One Year of Trump

C: Mark Dixon, Flickr

C: Mark Dixon, Flickr

One year into Donald Trump’s presidency and the chaotic vortex is as dysfunctional as ever.

Hundreds of thousands of federal workers will awake this morning to the prospect of having to stay at home due to the US Government shutdown.

At a press conference the House minority leader, Nancy Pelosi, said: “Happy anniversary Mr President, your wish came true. You won the shutdown. The shutdown is all yours.”

A year on from Trump’s inaugeration, for those who care about the state of America’s environment and about climate change, there is on the surface, little to cheer about. There is no beating about the bush: it has been a really, really bad year.

Many pre-election promises Trump has failed to fulfill, but not so on energy and climate. As a columnist for PRI.org noted: “On many fronts — from building a wall on the Mexican border to repealing Obamacare — President Donald Trump’s campaign promises remain unfulfilled after a year in the White House. But when it comes to environment and energy policy, the president largely seems to be living up to campaign promises he first laid out in a speech in May 2016.”
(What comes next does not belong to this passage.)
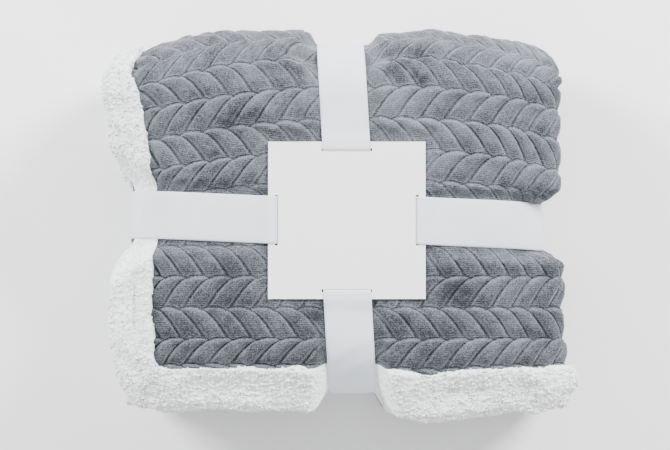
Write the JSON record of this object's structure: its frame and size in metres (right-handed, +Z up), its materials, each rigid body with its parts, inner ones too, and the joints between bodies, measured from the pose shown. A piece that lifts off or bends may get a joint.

Jacob Carter, from the Union of Concerned Scientists, has been documenting the administration’s attacks against science. Blogging earlier this month he wrote: “Having collected evidence on the multiple ways that the Trump administration has been attacking science over the past year, it is becoming clear that this administration doesn’t just want to hide or ignore the facts. This administration is attempting to decimate the scientific process.”

He added: “At the six-month mark of this administration holding office, we documented 44 attacks on science in our report, Sidelining Science Since Day One—that number has now jumped to 64. The implications are frightening.”

Carter told Ecowatch that the Trump Administration’s attack’s on science are “happening so often now that there is definitely a pattern starting to emerge. The administration really wants to undermine the role of science and science-based decision making. They’re getting the expertise out of the way to further a political agenda.”

Any regular reader of this blog will know at least some of these issues:

From signalling that he would pull out of the Paris Climate Agreement, leading him to be called a “climate buffoon”; to putting climate denier, Scott Pruitt, in charge of the EPA, and silencing and censoring the EPA’s own scientists, and slashing its budget; to disbanding the Climate Advisory Committee; to ripping up landmark climate laws and legislation; and other environmental protection laws; to the approval of the Keystone XL pipeline; to handing out billions in fossil fuel subsidies and and slashing funding for solar; to trying to open up vast areas of onshore and offshore US to oil drilling, to open up America’s last true wilderness, ANWR to oil drilling; to the decimation of Bears Ears and Grand Staircase-Escalante national monuments; to his failed agenda to promote dirty coal as “clean”; to his failed promotion of climate denier, Sam Clovis, to a senior position in the Administration, to Rick Perry’s promotion of fossil fuels overseas; and removing the threat of climate change from his National Security Strategy. Indeed, the assault on climate research has been so bad that leading climate scientists have fled to France.

You get the picture. Indeed, the assault is likely to continue and even worsen this year.

But the good news is that people are mobilising back: Over the weekend, hundreds of thousands of women marched across the US and wider world against Trump, in solidarity with the wider #MeToo movement against sexual harassment and for political empowerment: Sophia Andary, co-leader of the Women’s March in San Francisco said: “We want to make change to (the) system through voting and registering and women running for office. And the more women we have in office the less we have to worry about Trump”.

Moreover, he is being fought every way in the courts. NRDC is for example fight the Bears Ears rollback. Many of the proposed regulations will never make it through the courts. ANWR will never be drilled.

Increasingly, the public is against him on many issues. Nearly 70 percent of people in the US said it should not pull out of the Paris Agreement. As the NRDC points out: “The public doesn’t support Trump’s reckless rampage. Seven in ten Americans oppose drilling in the Arctic National Wildlife Refuge …  Nearly three million citizens insisted he protect Bears Ears before he destroyed it. Nearly eight in ten say carbon dioxide should be regulated as a pollutant.

It is not just the public that is opposed. Trump’s assault has led to many cities and states taking action on climate change. His belligerence has galvanised resistance. Christiana Figueres, the ex-head of UN body which secured the 2015 Paris climate Agreement, is now vice-chair of the Global Covenant of Mayors. In December, for example, they and the World Bank, announced lending $4.5 Billion to ensure 150 cities have the funds to implement initiatives to increase sustainability and resilience and fight climate change.

Speaking to a group of young environmentalists last year, Figueres said: “Name one battle that has been won with pessimism: None! You do not go at a battle or a challenge with pessimism, because by definition you will not win. So that is why I bring [a] tsunami of optimism to this whole darn thing – because we have to. I call myself a stubborn optimist. And I invite you all to be stubborn optimists. But you also have to be stubborn and don’t give up.” Fine words for the fight ahead.